The couple survived by huddling close to the ground and playing dead. Solis was shot in the arm. Ramirez was hit by shrapnel.
Farida Brown, 73, thought she was going to die when the gunman, identified by authorities as Devin Patrick Kelley, 26, made his way to her pew, her son David Brown told CBS affiliate KENS-TV.
"The shooter was making his rounds, and he ended up there and started shooting this lady multiple times," David Brown told the station. "And the lady looked at my mom the whole time, and my mom was looking at her and telling her, 'It's OK, you're going to go to heaven. You're going to go to heaven,' and then she knew it was her turn to be shot, and so she just started praying that God would take her soul to heaven."
But Kelley turned his attention to another man with a gun, David Brown said. Stephen Willeford had run out of his house near the church barefoot, shot at Kelley and forced him to flee on a high-speed chase that ended in his death.
About 20 other people were wounded. Investigators collected at least 15 empty magazines that held 30 rounds each at the scene, suggesting the assailant fired at least 450 rounds.
Kelley had a history of domestic violence that spanned years before the attack and was able buy weapons because the Air Force did not submit his criminal history to the FBI as required by military rules.
If Kelley's past offenses had been properly shared, they would have prevented him from buying a gun, the Air Force acknowledged Monday.
Investigators also revealed that Kelley had sent threatening text messages to his mother-in-law, a member of the church, before the attack, and that sheriff's deputies had responded to a domestic violence call in 2014 at his home involving a girlfriend who became his second wife.
Later that year, he was formally ousted from the Air Force for a 2012 assault on his ex-wife in which he choked her and struck her son hard enough to fracture his skull.
At a news conference in South Korea, President Trump was asked if he would support "extreme vetting" for gun purchases in the same way he has called for "extreme vetting" for people entering the country. Mr. Trump responded by saying stricter gun control measures might have led to more deaths in the shooting because Willeford would not have been armed.
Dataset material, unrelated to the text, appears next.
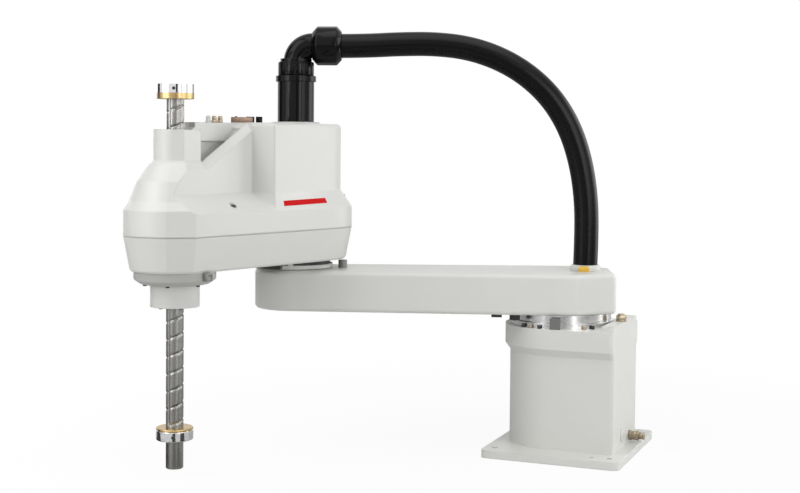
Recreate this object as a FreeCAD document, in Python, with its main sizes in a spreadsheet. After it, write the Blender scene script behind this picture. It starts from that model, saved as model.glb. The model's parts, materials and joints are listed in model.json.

"If he didn't have a gun, instead of having 26 dead, you would have had hundreds more dead," Mr. Trump said.
In the tiny town of Sutherland Springs, population 400, grieving townspeople reeled from their losses. The dead ranged from 18 months to 77 years old and included multiple members of some families.
"Our church was not comprised of members or parishioners. We were a very close family," said the pastor's wife Sherri Pomeroy, who, like her husband, was out of town when the attack happened. "Now most of our church family is gone."
The couple's 14-year-old daughter, Annabelle Pomeroy, was among those killed.
Kelley's mother-in-law sometimes attended services there, but the sheriff said she was not at church Sunday.
The massacre appeared to stem from a domestic situation and was not racially or religiously motivated, Texas Department of Public Safety Regional Director Freeman Martin said. He did not elaborate.
Based on evidence at the scene, investigators believe Kelley died of a self-inflicted gunshot wound after he was chased by Willeford and another man and crashed his car.
The 26-year-old shooter also used his cellphone to tell his father he had been shot and did not think he would survive, authorities said.
While in the military, Kelley served in logistics readiness at Holloman Air Force Base in New Mexico from 2010 until his 2014 discharge, Air Force spokeswoman Ann Stefanek said.
He was discharged for the assault involving his previous wife and her child and had served a year of confinement after a court-martial. Under Pentagon rules, information about convictions of military personnel for crimes such as assault should be submitted to the FBI's Criminal Justice Investigation Services Division.
Stefanek said the service is launching a review of its handling of the case and taking a comprehensive look at its databases to ensure other cases have been reported correctly.
A few months before he received the bad-conduct discharge, sheriff's deputies went to his home to check out the domestic violence complaint involving him and his then-girlfriend. People in the house said there was no problem, and no arrests were made. Kelley married the girlfriend two months later.
Also in 2014, he was charged with misdemeanor animal cruelty in Colorado after a neighbor reported him for beating a dog. Kelley initially refused to speak with officers about the incident. He denied abusing the animal but complied with an order to pay almost $370 in restitution. He was also the focus of a protective order issued in Colorado in 2015.
Kelley lived in New Braunfels, about 35 miles north of the church, and had recently started a job as an unarmed security guard at a nearby resort.
Willeford had help from another local resident, Johnnie Langendorff, who said he was driving past the church as the shooting happened. The armed resident asked to get in Langendorff's truck, and the pair followed as the gunman drove away.
"He jumped in my truck and said, 'He just shot up the church. We need to go get him.' And I said 'Let's go,'" Langendorff said.
The pursuit reached speeds up to 90 mph. Willeford told Arkansas TV stations KHBS/KHOG that he kept a 911 operator advised of the situation during the chase. The gunman eventually lost control of his vehicle and crashed.
Willeford walked up to the vehicle with his gun drawn, and the attacker did not move. Police arrived about five minutes later, Langendorff said.
The assailant was dead in his vehicle. He had three gunshot wounds - two from where the armed man hit him in the leg and the torso and the third self-inflicted wound to the head, authorities said.
"There was no thinking about it. There was just doing. That was the key to all this. Act now. Ask questions later," Langendorff said.